A virtual warehouse is an MPP compute cluster that Snowflake provisions on demand. Each warehouse is independent and executes queries against your data.

Warehouse Sizes & Compute Power

Size	vCPUs (Approx)	Memory (GB)	Credits/Hour	Best For
X-Small	1	2	1	Dev/Test, light queries
Small	2	4	2	Interactive BI, small ETL
Medium	4	8	4	Standard workloads
Large	8	16	8	Heavy analytics, large joins
X-Large	16	32	16	Large ETL, data science
2X-Large	32	64	32	Very large transformations
3X-Large	64	128	64	Massively parallel processing
4X-Large	128	256	128	Enterprise-scale workloads

-- Create a warehouse with full configuration
CREATE WAREHOUSE analytics_wh
    WAREHOUSE_SIZE = 'MEDIUM'
    AUTO_SUSPEND = 120          -- Suspend after 120 seconds of inactivity
    AUTO_RESUME = TRUE          -- Automatically resume when queries arrive
    INITIALLY_SUSPENDED = FALSE -- Start in running state
    MIN_CLUSTER_COUNT = 1       -- Minimum clusters for multi-cluster
    MAX_CLUSTER_COUNT = 4       -- Maximum clusters for auto-scaling
    SCALING_POLICY = 'STANDARD'
    STATEMENT_TIMEOUT_IN_SECONDS = 3600
    STATEMENT_QUEUED_TIMEOUT_IN_SECONDS = 600
    MAX_CONCURRENCY_LEVEL = 8;

-- Alter warehouse settings
ALTER WAREHOUSE analytics_wh
    SET WAREHOUSE_SIZE = 'LARGE'
        AUTO_SUSPEND = 60
        SCALING_POLICY = 'ECONOMY';

-- Suspend a warehouse manually
ALTER WAREHOUSE analytics_wh SUSPEND;

-- Resume a warehouse
ALTER WAREHOUSE analytics_wh RESUME;

Auto-Suspend Strategies

Auto-suspend is one of the most important cost optimization levers in Snowflake.
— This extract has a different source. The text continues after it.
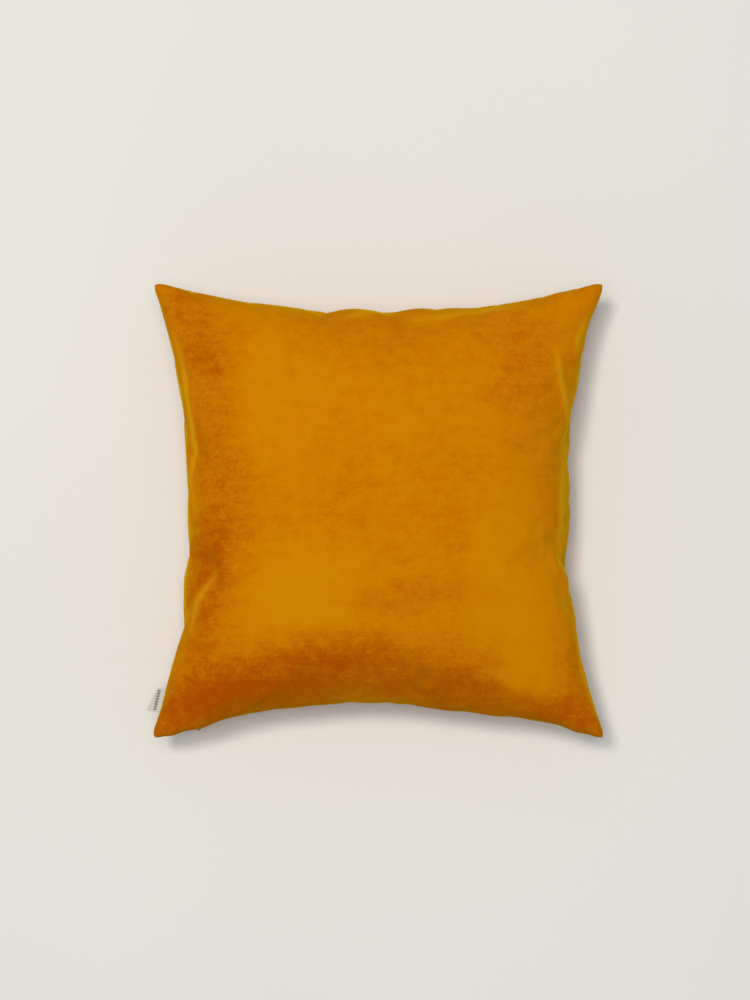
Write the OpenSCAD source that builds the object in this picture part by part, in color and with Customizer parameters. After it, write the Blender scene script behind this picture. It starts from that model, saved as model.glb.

It automatically suspends a warehouse after a configurable period of inactivity.

Strategy Matrix

-- Strategy 1: Interactive BI workloads (short auto-suspend)
CREATE WAREHOUSE bi_dashboard
    WAREHOUSE_SIZE = 'MEDIUM'
    AUTO_SUSPEND = 60              -- 1 minute - rapid response for users
    AUTO_RESUME = TRUE
    MIN_CLUSTER_COUNT = 2
    MAX_CLUSTER_COUNT = 8;

-- Strategy 2: ETL batch processing (longer auto-suspend)
CREATE WAREHOUSE etl_batch
    WAREHOUSE_SIZE = 'LARGE'
    AUTO_SUSPEND = 600             -- 10 minutes - ETL jobs run longer
    AUTO_RESUME = TRUE
    MIN_CLUSTER_COUNT = 1
    MAX_CLUSTER_COUNT = 2;

-- Strategy 3: Data Science workloads (aggressive auto-suspend)
CREATE WAREHOUSE data_science_dev
    WAREHOUSE_SIZE = 'X-LARGE'
    AUTO_SUSPEND = 60              -- 1 minute - expensive, suspend fast
    AUTO_RESUME = TRUE
    MIN_CLUSTER_COUNT = 1
    MAX_CLUSTER_COUNT = 1;

-- Strategy 4: Always-on for critical dashboards
CREATE WAREHOUSE critical_dashboard
    WAREHOUSE_SIZE = 'MEDIUM'
    AUTO_SUSPEND = 3600            -- 1 hour - keep warm for SLA
    AUTO_RESUME = TRUE
    MIN_CLUSTER_COUNT = 2
    MAX_CLUSTER_COUNT = 6;

ℹ️

Cost Impact: A Large warehouse costs 8 credits/hour. If it sits idle for 10 hours/day with AUTO_SUSPEND = 0 (never suspend), that's 80 wasted credits/day = ~2,400 credits/month = ~ $24,000 at$ 10/credit. Setting AUTO_SUSPEND = 300 can save 70-80% of idle costs.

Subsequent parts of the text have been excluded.